Quote the material below exactly as written, from the first line to the line that holds "wasm.setup();", endpoints included.

----------------------------------------

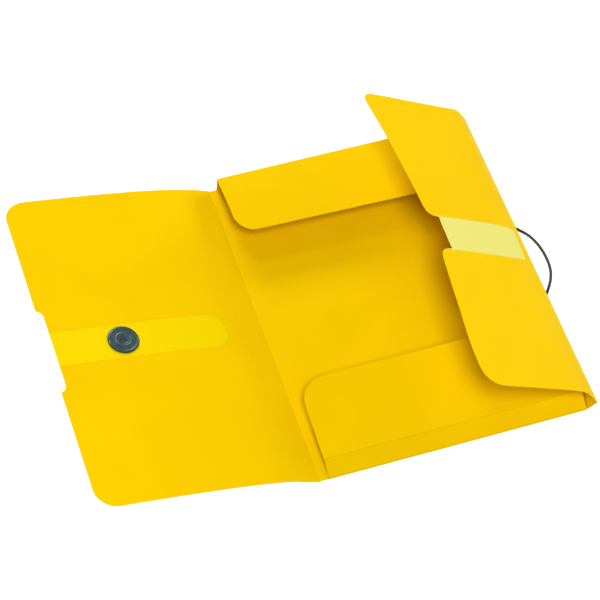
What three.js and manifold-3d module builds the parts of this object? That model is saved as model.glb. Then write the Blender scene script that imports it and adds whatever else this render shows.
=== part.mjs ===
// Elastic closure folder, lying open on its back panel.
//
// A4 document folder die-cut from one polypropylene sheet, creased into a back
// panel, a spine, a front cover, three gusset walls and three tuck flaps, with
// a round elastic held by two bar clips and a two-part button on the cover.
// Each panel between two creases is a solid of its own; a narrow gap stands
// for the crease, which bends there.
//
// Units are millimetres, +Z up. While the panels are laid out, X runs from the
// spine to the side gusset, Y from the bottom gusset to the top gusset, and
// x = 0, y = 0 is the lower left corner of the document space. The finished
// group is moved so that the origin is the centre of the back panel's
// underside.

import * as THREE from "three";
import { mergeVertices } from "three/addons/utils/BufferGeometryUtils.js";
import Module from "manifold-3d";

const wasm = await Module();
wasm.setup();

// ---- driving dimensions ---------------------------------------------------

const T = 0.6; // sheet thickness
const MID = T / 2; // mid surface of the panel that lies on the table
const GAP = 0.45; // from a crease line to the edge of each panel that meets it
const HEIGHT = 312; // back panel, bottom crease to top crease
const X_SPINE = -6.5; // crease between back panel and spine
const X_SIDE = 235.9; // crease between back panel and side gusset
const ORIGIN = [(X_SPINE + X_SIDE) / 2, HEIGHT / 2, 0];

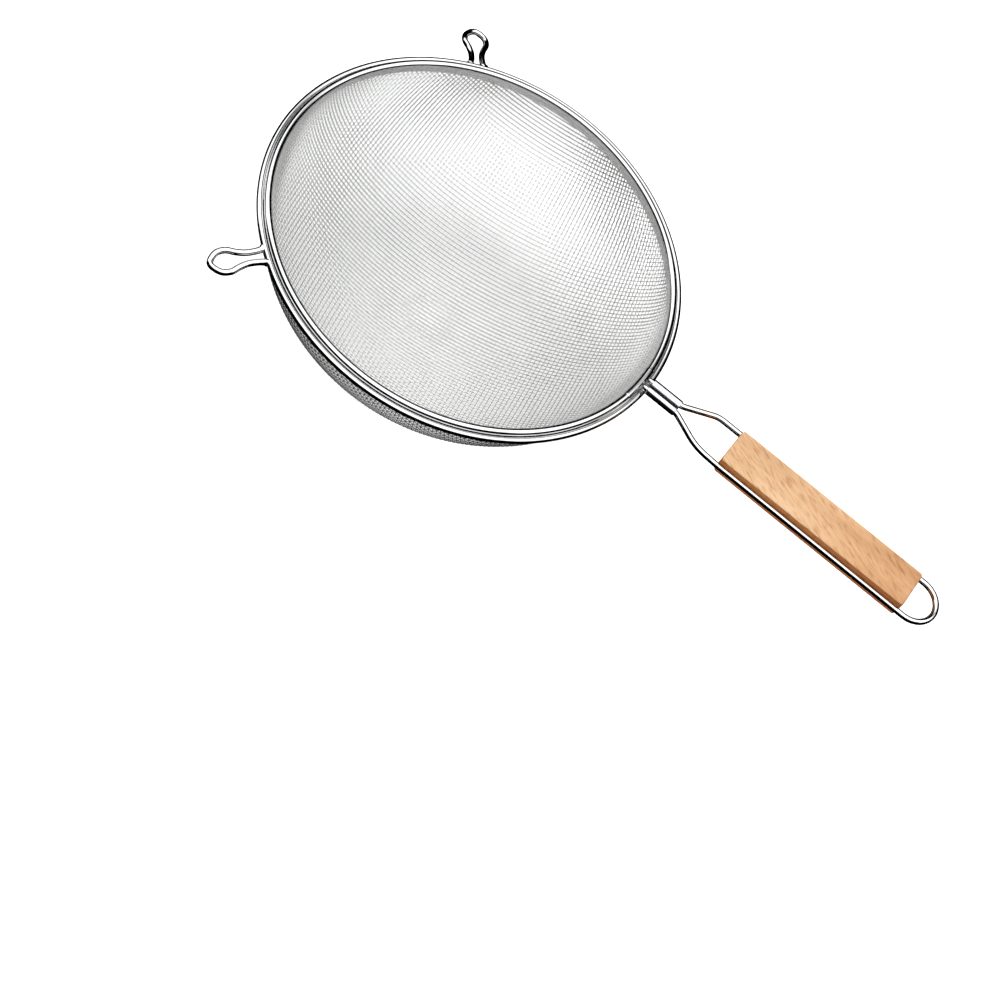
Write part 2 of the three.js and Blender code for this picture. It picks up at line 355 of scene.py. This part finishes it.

----------------------------------------

- Correct answer:
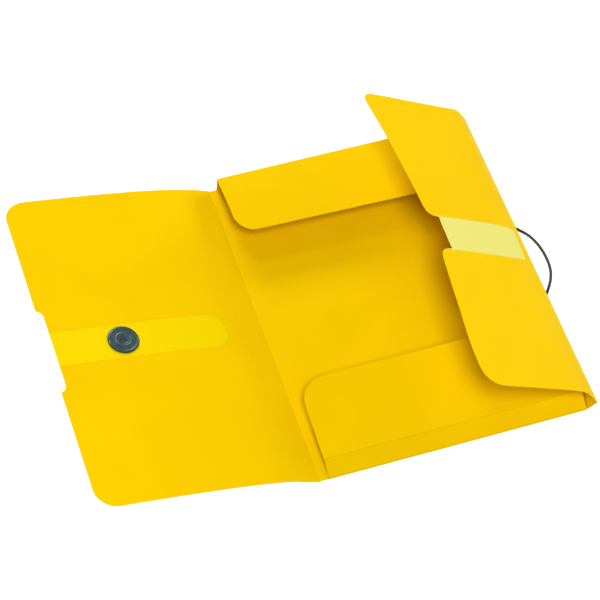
What three.js and manifold-3d module builds the parts of this object? That model is saved as model.glb. Then write the Blender scene script that imports it and adds whatever else this render shows.
=== part.mjs ===
// Elastic closure folder, lying open on its back panel.
//
// A4 document folder die-cut from one polypropylene sheet, creased into a back
// panel, a spine, a front cover, three gusset walls and three tuck flaps, with
// a round elastic held by two bar clips and a two-part button on the cover.
// Each panel between two creases is a solid of its own; a narrow gap stands
// for the crease, which bends there.
//
// Units are millimetres, +Z up. While the panels are laid out, X runs from the
// spine to the side gusset, Y from the bottom gusset to the top gusset, and
// x = 0, y = 0 is the lower left corner of the document space. The finished
// group is moved so that the origin is the centre of the back panel's
// underside.

import * as THREE from "three";
import { mergeVertices } from "three/addons/utils/BufferGeometryUtils.js";
import Module from "manifold-3d";

const wasm = await Module();
wasm.setup();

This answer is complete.